Someone else talked about the damage to the fields done by the pipeline construction. Heavy treaded vehicles traveled over the fields in wet weather, compacting the soil. Where the pipeline was laid, the rich top soil was scraped off. It was supposed to be saved to put pack in place, but wasn’t. The clay layer was dug up, then a mixture of the topsoil and clay filled in the trench. The clay disrupts the flow of water and nutrients to the topsoil/clay mixture. It is a common site to see ponds of water over areas of the pipeline because of nonporous clay layer.

Dinner that included buffalo meat and fry bread followed. Looking around the table I thought it would be nice if this was a “real” Thanksgiving dinner. Someone said, we call it Thanks-taking.


Despite the length of this segment, it was the best so far. We have a smaller group, and individuals are spending more time sharing their stories with each other. But it is 10:45 and lights have been out for a while, so I’ll have to wait to tell most of them.

I continue to enjoy talking about photography and many other things with Matthew Lone Bear. He is a single father with four children. His brother lives with him, and cares for the kids when Matt is gone. He says the kids take his brother’s phone to text him. Today one of them said, “what are you doing, Daddy?” When we were taking a break, I asked if anyone was sitting the. He said, “you are, buddy.”

Tim Dwight walked with us today. He used to play with the New England Patriots. Now he works in solar energy. I learned a lot about how he can work with communities to build solar energy systems. There could be an opportunity to build solar installations that could supply electricity to several towns. We might be able to develop a solar system for Earlham, people in the Bear Creek area, and some surrounding town. He is going to talk more about that for the whole group tomorrow or the next night.

I’m guessing a number of you from the Bear Creek area would recognize the name Gary Clague, who grew up in Earlham. He knows the Knights and others.

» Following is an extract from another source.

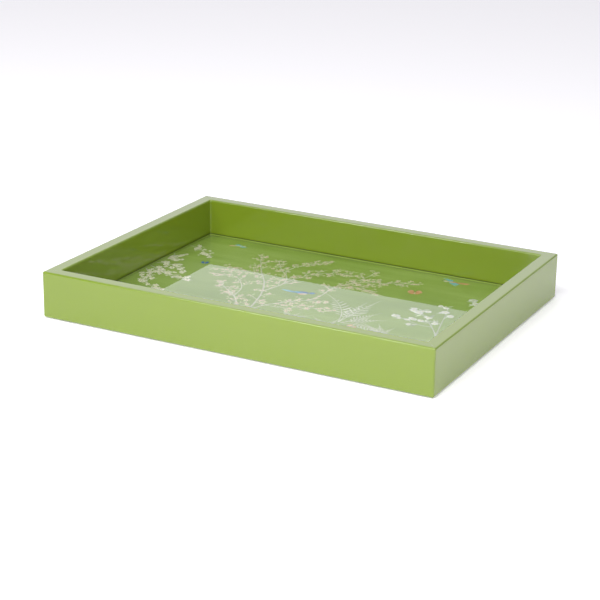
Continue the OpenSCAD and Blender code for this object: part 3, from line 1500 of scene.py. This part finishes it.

We crossed the pipeline again, and had another ceremony there. Donnielle gave the prayer, and then was overcome with emotion. Being near the pipeline stirs up emotions.

I spent a lot of time visiting Foxy Jackson (Chichimeca). She said a lot that I would like to share with you when I have more time. I was also able to talk with Alton Onefeather. I learn a lot from talking with him, including that he and Foxy will be getting married in a couple of weeks.